Among the works chosen, priority has been given to practical manuals (especially those published by WHO), offering an easily accessible solution to medical, public health and management problems medical staff may face. The differing levels of education among district medical staff have also been taken into account. The same topic may be addressed in different publications from a different point of view: that of a physician, nurse, nursing auxiliary or health worker. Regional Office publications have been added to the collection. The collection, which has been kept deliberately small, is not exhaustive. Other suitable local material is available at district level and should be added. The list of publications is developed in consultation with the Ministry of Health. The WHO publications in the collection are updated by the provision of new editions.
Cost of the library
The price of each module is US$ 2000 (approximately). This includes the books and periodicals, transport and delivery.
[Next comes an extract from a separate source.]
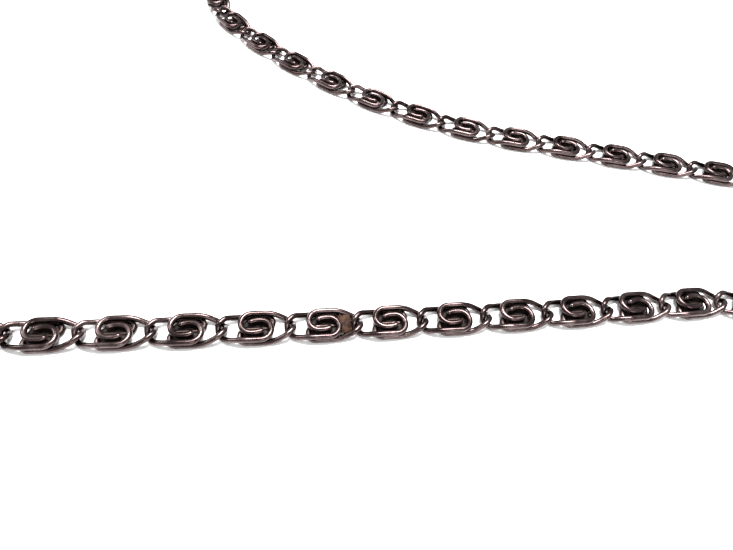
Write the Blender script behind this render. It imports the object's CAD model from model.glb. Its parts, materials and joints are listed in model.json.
# %% [markdown]
# # A dark scroll-link necklace
# The object is a chain of fifty links, each bent from one piece of round wire, with a
# lobster clasp on a jump ring at one end and a plain ring at the other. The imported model
# already holds where every link lies and how it turns on its neighbour. This lesson gives
# the pieces their looks: the wire as a smooth swept tube, the clasp as a softly cast
# metal part, and the black-nickel plating that both share.

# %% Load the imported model
import json
import math

import bpy
import numpy
from mathutils import Matrix, Vector

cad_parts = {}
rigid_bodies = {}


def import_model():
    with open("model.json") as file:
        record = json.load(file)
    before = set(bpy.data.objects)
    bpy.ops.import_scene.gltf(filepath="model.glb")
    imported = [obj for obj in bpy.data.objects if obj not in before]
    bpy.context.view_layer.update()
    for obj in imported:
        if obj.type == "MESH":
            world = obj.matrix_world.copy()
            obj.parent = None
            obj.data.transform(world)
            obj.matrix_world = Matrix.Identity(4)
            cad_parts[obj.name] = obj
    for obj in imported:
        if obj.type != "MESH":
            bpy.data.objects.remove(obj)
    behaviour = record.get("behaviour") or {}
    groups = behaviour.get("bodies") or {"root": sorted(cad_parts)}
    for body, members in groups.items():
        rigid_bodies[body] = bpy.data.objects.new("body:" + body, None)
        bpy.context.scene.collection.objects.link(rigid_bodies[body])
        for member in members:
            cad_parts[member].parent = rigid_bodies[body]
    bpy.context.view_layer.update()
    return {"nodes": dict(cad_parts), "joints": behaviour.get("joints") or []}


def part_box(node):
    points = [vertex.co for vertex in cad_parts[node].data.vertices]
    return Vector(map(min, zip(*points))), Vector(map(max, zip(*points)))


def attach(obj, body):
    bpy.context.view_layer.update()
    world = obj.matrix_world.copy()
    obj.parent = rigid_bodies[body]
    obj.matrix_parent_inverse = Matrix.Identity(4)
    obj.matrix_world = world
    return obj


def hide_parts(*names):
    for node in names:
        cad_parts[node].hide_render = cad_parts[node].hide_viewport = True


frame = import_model()
MM = 0.001

# %% [markdown]
# ## Where the links lie
# Nothing has to be measured again. Every junction between two links is a hinge in the
# model, and it lies on both links' centre lines. The line through a link's two
# junctions gives its heading, and the distance between neighbouring junctions is the
# chain's pitch.

# %% Find each link's middle and heading
LINK_COUNT = sum(name.startswith("link_") for name in frame["nodes"])
links = [f"link_{number:02d}" for number in range(1, LINK_COUNT + 1)]
hinge_between = {frozenset((j["parent"], j["child"])): Vector(j["pos_m"]) for j in frame["joints"]}
path_bodies = ["jump_ring"] + links + ["end_ring"]
junctions = [hinge_between[frozenset(pair)] for pair in zip(path_bodies, path_bodies[1:])]
PITCH = (junctions[2] - junctions[1]).length


def heading_of(index):
    """Direction of link number index along the chain, in radians."""
    line = junctions[index + 1] - junctions[index]
    return math.atan2(line.y, line.x)


def middle_of(index):
    """Point on the surface under the middle of link number index."""
    line = (junctions[index + 1] - junctions[index]).normalized()
    if index == LINK_COUNT - 1:
        point = junctions[index] + line * (PITCH / 2)
    else:
        point = junctions[index + 1] - line * (PITCH / 2)
    return Vector((point.x, point.y, 0))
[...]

An agreement was reached with WHO Headquarters that they would be responsible for providing the library materials and shipping and the Regional Office responsible for:
- anufacturing the mini library either in metal or wood
- arranging the materials in the trunk
- translating manuals and guides
- providing training for staff at district level
- setting up the network of mini library operators.
A procedure for keeping WHO publications up to date has been established. Operational monitoring and evaluation is conducted locally by a national coordinator, with WHO support. Specifications for initial installation of the mini library require that the library is placed in clean premises accessible to all district health staff and is subject to some supervision to ensure that the collection remains as complete as possible.
Training of operators
The WHO Regional Office health publications, production and dissemination programme, in collaboration with the WHO country representative organizes and conducts training in countries that have received a mini library. Training is an essential element of this project, as it is not merely an operation to distribute books. In the absence of a librarian, the library is handed over to a health professional who acts as a mini library assistant, whose task is to manage and publicize the library in order that the information contained in the collection is disseminated at district level. The training given to these health workers does not qualify them as a librarian but it does turn them into active partners to ensure the transmission of medical and health information.
There are two types of training.
The first is given to the project's supervisory team (country office staff, national coordinators and librarians from the Ministry of Health). This team then assists in training mini library assistants. It aims to train trainers and supervisors. The second is for mini library assistants who will operate the service at the district level. The content of the training, based on modules prepared by the WHO, emphasizes the importance of up-to-date medical information in order to provide the community with the best services. They are taught how to retrieve information by using the main subject categories (MeSH), the titles of works, indexes, etc. Emphasis is placed on their role as promoters of the mini library within the district health team.
They are shown how to integrate the project into continuing education and health promotion activities. Lastly, they are taught a number of basic principles of medical librarianship (loan, check-in of journals, conservation). Great importance is attached to evaluating the project using various tools such as loan cards, comments by users and statistics of use with help from the coordinator during their visits. When returning to their districts, mini library assistants can feel confident that they will be supported in their task and are part of a region-wide network.